We are finally moving into the realm of the helper apps. We are finding better uses for the tablets with such apps as verbally, a sound-board app that helps people with speech disabilities communicate via their iPad, maybe we can move on to modernizing other areas of our lives. Take for example, bookstore kiosks. The idea of kiosks, in general, is getting old fast. What if you just walked into a store with your tablet?
In the not so distant future, stores will offer tablet shopping services where the shopper can go in and look through a few display items and actually place their order online – on the spot. Imagine if retail clothiers only had to stock two or three items of each size, enough for customers to try them on. These items would not be for sale; rather, the customer places the order through the store’s tablet app. No need to lug the shopping bag to the next store.
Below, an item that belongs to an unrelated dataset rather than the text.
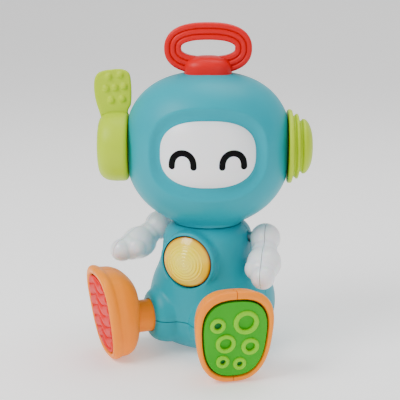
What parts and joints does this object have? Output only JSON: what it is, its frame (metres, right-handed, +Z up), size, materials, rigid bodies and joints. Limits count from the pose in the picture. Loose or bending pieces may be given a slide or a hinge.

The item is paid for and shipped from a warehouse to arrive at the customer’s house in a day or two. How cool would that be? You get the benefit of online shopping with the satisfaction of a real store experience.
It may become more common for shoppers to carry a tablet instead of shopping bags. They simply walk in, pull out their tablet and access a universal web-based app through a wireless hot spot in the store.
Using the app, the customer can even scan the display item with their built-in camera to find out if it’s in stock. From there, they can try it on and / or purchase the item through the app. They can simultaneously tweet about their shopping experience or share the item they bought with their friends on Facebook or Twitter.
There are so many entry points into this real-world app experience. If Lucy just noticed via Twitter that her friend, Kelly bought a pair of boots on a tablet app, Kelly may be able to instantly buy the same pair of boots for ten-percent off without walking into the store. Real social shopping is yet to take off, but it will.
Tablets are slowly changing our day-to-day experience as we realize how they could make our lives a little easier.